Christian Bale, aka Batman, showed up in Aurora, Colo., a few days after the mass shootings at the opening of his latest movie, “The Dark Knight Rises.”
The unannounced outing sent the chattering channels into breathless adulation. The “emotional visit,” reported one, “created a sensation.” Another reported that the actor who portrays the Dark Knight “became the white knight.” One shooting victim whom Bale visited in the hospital instantly posted a picture with Bale on Facebook, declaring himself “still in shock” – not from the impact of the killer’s bullets, mind you, but from the magnanimity of the actor’s gesture.
How ill we are.
Bale arrived at the hospital in an ambulance, wearing jeans and a black T-shirt and accompanied by his wife, Sibi Blazic – also in black and wearing huge, dark sunglasses to hide, we’re to assume, her tear-reddened eyes. He had nothing to say publicly, having had his spokesman release on the previous Saturday this statement:
“Words cannot express the horror that I feel. I cannot begin to truly understand the pain and grief of the victims and their loved ones, but my heart goes out to them.”
Including, presumably, the 12 dead, whom he did not mention.
He could and should have had a great deal more to say, but along these lines:
“Words cannot express the shame and regret that I feel at having contributed to a cultural atmosphere in which this horrific event became possible. The gazillion dollars I was paid to make that movie cannot sufficiently ease my conscience, so I intend to donate the money to a fund for the victims and their families and for research into the effect of America’s entertainment culture on our most susceptible citizens. Further, I will work within the industry to move away from the cultural pornography that we provide and undertake broad reform.
“We must stop denying that our films and electronic games celebrating extreme violence, crudity, sadism and unrestrained self-aggrandizement somehow have no effect on the minds and civic souls of our people.
“Apologists for our industry insist that the case for malevolent influence is not proved; that there is no demonstrable cause and effect.

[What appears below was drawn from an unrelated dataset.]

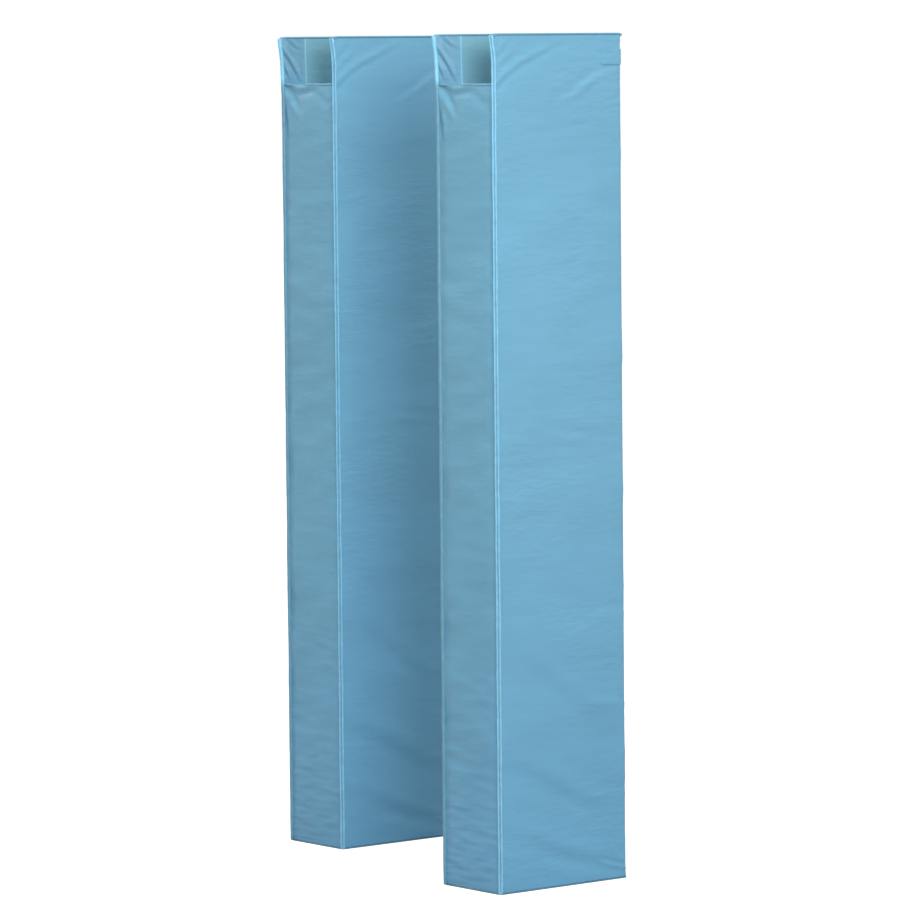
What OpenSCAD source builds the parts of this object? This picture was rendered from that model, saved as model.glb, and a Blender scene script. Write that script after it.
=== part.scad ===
// A pair of safety pads for volleyball posts. Each pad is three vinyl-covered foam panels: a narrow
// nose across the front of the post and two wider wings down its sides, hinged to the nose at the
// corners. Straps close the open back. The nose is shorter than the wings, which leaves a notch at
// the top for the net cables.

/* [Pad] */
// Height of a pad over its wings
pad_h = 1829; // [1500:1:2200]
// Width of the nose over both wings
nose_w = 188; // [160:1:260]
// Width of a wing, front to back
wing_w = 356; // [250:1:450]
// Depth of the cable notch above the nose
notch_h = 105; // [60:1:200]

/* [Padding] */
// Thickness of the foam board
foam_t = 34; // [20:1:45]
// Thickness of the vinyl cover
vinyl_t = 0.6; // [0.4:0.1:1.2]
// Slack between the foam and its cover
foam_slack = 0.2; // [0.1:0.05:0.4]
// Rounding of a wing's rear corners
end_r = 8; // [5:0.5:9]
// Gap along the mitre between the nose and a wing
mitre_gap = 0.5; // [0.3:0.1:1.5]

/* [Welts, seams and hems] */
// Radius of the welt down each front corner
welt_r = 3.5; // [2:0.1:5]
// Running gap round the welt
welt_gap = 0.3; // [0.2:0.05:0.6]
// Height of the welt's lower end above the floor
welt_lift = 1; // [0.5:0.1:3]
// Radius of the seam bead inside each front corner
seam_r = 1.2; // [0.8:0.1:2]
// Distance of the bead behind the inner corner
seam_back = 4; // [3:0.5:10]
// Height of a hem
hem_h = 4; // [2:0.5:8]
// How far a hem stands proud of the panel's faces
hem_over = 1; // [0.5:0.1:1.2]
// Length of the pinched ear at the front of a top hem
ear_l = 6; // [5:0.5:12]
// Width of that ear where it joins the hem
ear_w = 10; // [6:0.5:16]

/* [Straps] */
// Width of a strap
strap_w = 33; // [25:1:50]
// Thickness of a strap
strap_t = 1.5; // [1:0.1:2.5]
// Gap between a strap and the panel it lies on
strap_seat = 0.2; // [0.1:0.05:0.4]
// Gap between a strap and its sewn tail, along the bend
strap_clear = 0.5; // [0.4:0.05:0.8]
// Length of the top strap's sewn tail, on the wing's outer face
tail_l = 57; // [40:1:90]
// Distance of the top strap below the top of the wing
strap_drop = 35; // [25:1:90]
// Distance of the bottom strap above the floor
strap_rise = 35; // [25:1:90]
// Setback of the strap's free end from the wing's outer face
strap_back = 2; // [0:0.5:6]
// Rounding of the strap's free end
strap_end_r = 6; // [2:0.5:10]
// Length of the hook tape on a strap
hook_l = 26; // [20:1:40]
// Thickness of the hook tape and of the loop patch
tape_t = 1; // [0.6:0.1:1.5]
// Least gap between the hook tape and the loop patch as the left wing swings past
closure_clear = 0.4; // [0.3:0.1:1]
// How far a loop patch reaches past the strap, above and below
patch_margin = 3; // [1:0.5:8]
// Inset of the box stitching from a tail's edges
stitch_inset = 4; // [2:0.5:6]
// Width of the stitched line
stitch_w = 0.8; // [0.5:0.1:1.5]
// Height of the stitched line
stitch_t = 0.4; // [0.2:0.1:0.6]

/* [Pair] */
// Distance between the middles of the two pads, side to side
pad_spacing = 730; // [725:1:1200]
// How far the left pad stands behind the right one
pad_stagger = 140; // [130:1:300]

/* [Hidden] */
$fn = 48;
arc_steps = 6;
tiny = 0.01;

// Panels
panel_t = foam_t + 2 * (foam_slack + vinyl_t);
nose_h = pad_h - notch_h;
mitre_off = mitre_gap / sqrt(2);
corner_clear_r = welt_r + welt_gap;
// The left wing is a little narrower, so that its loop patches swing clear of the hook tapes
hook_face_y = wing_w + strap_seat - tape_t;
patch_face_y = sqrt(pow(hook_face_y - closure_clear, 2) - pow(panel_t - end_r, 2));
left_wing_w = patch_face_y - tape_t;

// Straps
strap_mid_y = wing_w + strap_seat + strap_t / 2;
strap_end_x = -nose_w / 2 + strap_back;
hinge_clear = strap_t / 2 + strap_clear;
outer_axis_x = nose_w / 2 - end_r;
inner_axis_x = nose_w / 2 - panel_t + end_r;
bend_r = end_r + strap_seat + strap_t / 2;
bend_stop = 90 + 2 * asin(hinge_clear / (2 * (bend_r - strap_t / 2)));
end_tail_l = outer_axis_x - inner_axis_x - hinge_clear;
top_strap_z = pad_h - strap_drop - strap_w / 2;
bottom_strap_z = strap_rise + strap_w / 2;
// Each strap's name, height and hinge line: the top one bends round the wing's outer corner, and the
// others start on the wing's rear end
STRAPS = [
    ["top", top_strap_z, outer_axis_x],
    ["middle", (top_strap_z + bottom_strap_z) / 2, inner_axis_x],
    ["bottom", bottom_strap_z, inner_axis_x]
];
TOP_STRAP = STRAPS[0];
END_STRAPS = [STRAPS[1], STRAPS[2]];

// Places of the pads, with the origin under the middle of the pair
front_reach = max(welt_r, ear_l);
rear_reach = wing_w + strap_seat + strap_t + stitch_t;
right_pad_y = front_reach - (front_reach + rear_reach + pad_stagger) / 2;
PADS = [
    ["left_pad", [-pad_spacing / 2, right_pad_y + pad_stagger, 0]],
    ["right_pad", [pad_spacing / 2, right_pad_y, 0]]
];

// Colours
VINYL = [0.47, 0.70, 0.82];
VINYL_SHADE = [0.42, 0.64, 0.77];
WELT = [0.52, 0.75, 0.86];
FOAM = [0.86, 0.84, 0.72];
TAPE = [0.36, 0.55, 0.66];
THREAD = [0.60, 0.80, 0.88];

// ---- Plans. In a wing's plan u runs inward from the outer face and v runs back from the corner.

// Points round an arc about [cu, cv]
function arc(cu, cv, r, from, to) =
    [for (i = [0 : arc_steps]) let (a = from + (to - from) * i / arc_steps)
        [cu + r * cos(a), cv + r * sin(a)]];

// Where the mitre crosses the line at u, with a wall of that thickness taken off it
function mitre_v(u, wall) = u + mitre_off + wall * sqrt(2);

// A wing's outline, drawn in by inset at its faces and by wall at its mitre
function wing_plan(width, inset, wall) =
    let (r = end_r - inset, inner = panel_t - inset, back = width - inset)
    concat(
        [[inset, mitre_v(inset, wall)], [inner, mitre_v(inner, wall)]],
        arc(inner - r, back - r, r, 0, 90),
        arc(inset + r, back - r, r, 90, 180)
    );

// A top hem's outline: the wing's, with an ear pinched forward at the outer corner
function top_hem_plan(width) =
    let (plan = wing_plan(width, -hem_over, 0))
    concat(
        [[-hem_over, -ear_l], [ear_w, mitre_v(ear_w, 0)]],
        [for (i = [1 : len(plan) - 1]) plan[i]]
    );

// The nose's outline, mitred at both ends
function nose_plan(inset, wall) =
    let (front = nose_w / 2 - mitre_v(inset, wall), rear = nose_w / 2 - mitre_v(panel_t - inset, wall))
    [[-front, inset], [front, inset], [rear, panel_t - inset], [-rear, panel_t - inset]];

// ---- Placing

module on_wing(side) {
    if (side == "left") translate([-nose_w / 2, 0, 0]) children();
    if (side == "right") translate([nose_w / 2, 0, 0]) mirror([1, 0, 0]) children();
}

function width_of(side) = side == "left" ? left_wing_w : wing_w;

// ---- Panels

// A slab of the nose's outline, cut clear of both welts
module nose_slab(inset, wall, z0, z1) {
    difference() {
        translate([0, 0, z0]) linear_extrude(z1 - z0) polygon(nose_plan(inset, wall));
        for (x = [-nose_w / 2, nose_w / 2])
            translate([x, 0, z0 - 1]) cylinder(r = corner_clear_r + wall, h = z1 - z0 + 2);
    }
}

// A slab of a wing's outline, cut clear of its welt
module wing_slab(width, inset, wall, z0, z1) {
    difference() {
        translate([0, 0, z0]) linear_extrude(z1 - z0) polygon(wing_plan(width, inset, wall));
        translate([0, 0, z0 - 1]) cylinder(r = corner_clear_r + wall, h = z1 - z0 + 2);
    }
}

module nose_foam() {
    gap = vinyl_t + foam_slack;
    color(FOAM) nose_slab(gap, gap, hem_h + gap, nose_h - hem_h - gap);
}

module nose_cover() {
    color(VINYL) difference() {
        nose_slab(0, 0, hem_h, nose_h - hem_h);
        nose_slab(vinyl_t, vinyl_t, hem_h + vinyl_t, nose_h - hem_h - vinyl_t);
    }
}

module nose_top_hem() {
    color(VINYL_SHADE) nose_slab(-hem_over, 0, nose_h - hem_h, nose_h);
}

module nose_bottom_hem() {
    color(VINYL_SHADE) nose_slab(-hem_over, 0, 0, hem_h);
}

module wing_foam(width) {
    gap = vinyl_t + foam_slack;
    color(FOAM) wing_slab(width, gap, gap, hem_h + gap, pad_h - hem_h - gap);
}

module wing_cover(width) {
    color(VINYL) difference() {
        wing_slab(width, 0, 0, hem_h, pad_h - hem_h);
        wing_slab(width, vinyl_t, vinyl_t, hem_h + vinyl_t, pad_h - hem_h - vinyl_t);
    }
}

module wing_top_hem(width) {
    color(VINYL_SHADE) translate([0, 0, pad_h - hem_h]) linear_extrude(hem_h) polygon(top_hem_plan(width));
}

module wing_bottom_hem(width) {
    color(VINYL_SHADE) wing_slab(width, -hem_over, 0, 0, hem_h);
}

// The welt is round about the corner's hinge axis
module corner_welt() {
    color(WELT) translate([0, 0, welt_lift]) cylinder(r = welt_r, h = pad_h - hem_h - welt_lift);
}

// A half-round bead on the wing's inner face
module inner_seam() {
    color(WELT) translate([panel_t, mitre_v(panel_t, 0) + seam_back, hem_h]) intersection() {
        cylinder(r = seam_r, h = pad_h - 2 * hem_h);
        translate([0, -2 * seam_r, 0]) cube([2 * seam_r, 4 * seam_r, pad_h - 2 * hem_h]);
    }
}

// ---- Straps

// The top strap's tail: flat on the right wing's outer face, then round its rear corner
module outer_tail() {
    translate([-strap_seat - strap_t, wing_w - tail_l, 0]) cube([strap_t, tail_l - end_r + tiny, strap_w]);
    translate([end_r, wing_w - end_r, 0]) intersection() {
        difference() {
            cylinder(r = bend_r + strap_t / 2, h = strap_w);
            translate([0, 0, -1]) cylinder(r = bend_r - strap_t / 2, h = strap_w + 2);
        }
        linear_extrude(strap_w)
            polygon(concat([[0, 0]], arc(0, 0, 2 * (bend_r + strap_t), bend_stop, 180)));
    }
}

// The other straps' tails lie on the right wing's rear end
module end_tail() {
    translate([end_r, wing_w + strap_seat, 0]) cube([end_tail_l, strap_t, strap_w]);
}

module strap_tails() {
    color(VINYL_SHADE) {
        translate([0, 0, TOP_STRAP[1] - strap_w / 2]) outer_tail();
        for (strap = END_STRAPS) translate([0, 0, strap[1] - strap_w / 2]) end_tail();
    }
}

// A raised rectangle of stitching, length by width
module stitched_box(length, width) {
    difference() {
        cube([stitch_t, length, width]);
        translate([-1, stitch_w, stitch_w])
            cube([stitch_t + 2, length - 2 * stitch_w, width - 2 * stitch_w]);
    }
}

// The stitched box on each tail
module tail_stitching() {
    box_w = strap_w - 2 * stitch_inset;
    outer_x = -strap_seat - strap_t - stitch_t;
    end_y = wing_w + strap_seat + strap_t + stitch_t;
    color(THREAD) {
        translate([outer_x, wing_w - tail_l + stitch_inset, TOP_STRAP[1] - box_w / 2])
            stitched_box(tail_l - end_r - 2 * stitch_inset, box_w);
        for (strap = END_STRAPS)
            translate([end_r + stitch_inset, end_y, strap[1] - box_w / 2]) rotate([0, 0, -90])
                stitched_box(end_tail_l - 2 * stitch_inset, box_w);
    }
}

// A strap across the open back, with a round end on its hinge line
module strap(z, axis_x) {
    color(VINYL_SHADE) translate([0, strap_mid_y, z]) {
        translate([axis_x, 0, -strap_w / 2]) cylinder(r = strap_t / 2, h = strap_w);
        translate([0, strap_t / 2, 0]) rotate([90, 0, 0]) linear_extrude(strap_t) polygon(concat(
            [[axis_x, -strap_w / 2], [axis_x, strap_w / 2]],
            arc(strap_end_x + strap_end_r, strap_w / 2 - strap_end_r, strap_end_r, 90, 180),
            arc(strap_end_x + strap_end_r, strap_end_r - strap_w / 2, strap_end_r, 180, 270)
        ));
    }
}

// Hook tape on the strap's inner face, over the left wing's rear end
module hook_tape(z) {
    color(TAPE) translate([strap_end_x + strap_end_r, hook_face_y, z - strap_w / 2])
        cube([hook_l, tape_t, strap_w]);
}

// Loop patches on the left wing's rear end, one under each hook tape
module loop_patches() {
    color(TAPE) for (strap = STRAPS)
        translate([-nose_w / 2 + end_r, left_wing_w, strap[1] - strap_w / 2 - patch_margin])
            cube([panel_t - 2 * end_r, tape_t, strap_w + 2 * patch_margin]);
}

// ---- Both pads, node by node

for (pad = PADS) translate(pad[1]) {
    nose_foam();
    nose_cover();
    nose_top_hem();
    nose_bottom_hem();
    for (side = ["left", "right"]) on_wing(side) {
        name = str(pad[0], "_", side);
        wing_foam(width_of(side));
        wing_cover(width_of(side));
        wing_top_hem(width_of(side));
        wing_bottom_hem(width_of(side));
        corner_welt();
        inner_seam();
    }
    loop_patches();
    on_wing("right") strap_tails();
    on_wing("right") tail_stitching();
    for (s = STRAPS) {
        strap(s[1], s[2]);
        hook_tape(s[1]);
    }
}
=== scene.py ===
"""A pair of padded sleeves for volleyball posts.

Each pad is three vinyl-covered foam panels: a narrow nose across the front of the post and a wing
down each side. The wings turn on the welts at the corners, and straps close the open back. Every
piece is made once, at the middle of the floor, and copied to its place on both pads.
"""

import math

import bmesh
import bpy
import numpy as np
from mathutils import Euler, Matrix, Vector, noise


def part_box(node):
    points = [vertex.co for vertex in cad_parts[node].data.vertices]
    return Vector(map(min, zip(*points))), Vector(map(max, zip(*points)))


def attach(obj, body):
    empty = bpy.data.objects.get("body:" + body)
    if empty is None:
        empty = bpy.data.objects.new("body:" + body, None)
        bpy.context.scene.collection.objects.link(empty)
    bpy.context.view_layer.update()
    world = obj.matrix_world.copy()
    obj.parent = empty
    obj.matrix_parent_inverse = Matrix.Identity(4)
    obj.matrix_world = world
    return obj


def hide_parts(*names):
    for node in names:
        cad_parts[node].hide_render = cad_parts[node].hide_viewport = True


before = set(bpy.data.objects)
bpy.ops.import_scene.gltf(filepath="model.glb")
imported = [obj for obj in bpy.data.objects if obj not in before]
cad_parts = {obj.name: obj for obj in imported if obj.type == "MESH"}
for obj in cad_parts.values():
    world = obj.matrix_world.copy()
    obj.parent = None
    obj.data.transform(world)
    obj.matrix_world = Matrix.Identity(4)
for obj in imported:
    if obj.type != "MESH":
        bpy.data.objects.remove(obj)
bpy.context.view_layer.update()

# ---------------------------------------------------------------- sizes, in metres

MM = 0.001
NEAR = 0.05 * MM
PADS = ["left_pad", "right_pad"]
SIDES = {"left": -1, "right": 1}
STRAPS = ["top", "middle", "bottom"]


def place_of(pad):
    """The middle of the front of a pad's nose, on the floor."""
    low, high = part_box(f"{pad}_nose_cover")
    return Vector(((low.x + high.x) / 2, low.y, 0))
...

Common sense and our sad and growing body of experience tell us otherwise. Our understanding of acceptable activity, and that of our children, is inevitably drawn from our cultural environment.
“But I will need the help of all of you. In a democracy, we cannot simply pass laws aimed at restraining or officially decreeing what may be written or filmed or otherwise created. That would end our freedom as surely as the bullets ended the lives of so many in that theater.
“We do, however, have the freedom and the economic leverage to stop our cultural descent. Just don’t buy the stuff; raise your children not to merely avoid but to abhor depictions of anti-social, violent and discomforting acts.
“But we will be fighting a huge industry that makes billions of dollars nurturing our worst instincts and constantly pushing the boundaries, not in the spirit of artistic exploration but merely out of greed.
“Feeding around the edges of that monolith are the journalistic enablers who glorify artificial celebrity. They will tell you that those like me are special and to be emulated and envied. Today I am telling you that they are wrong.”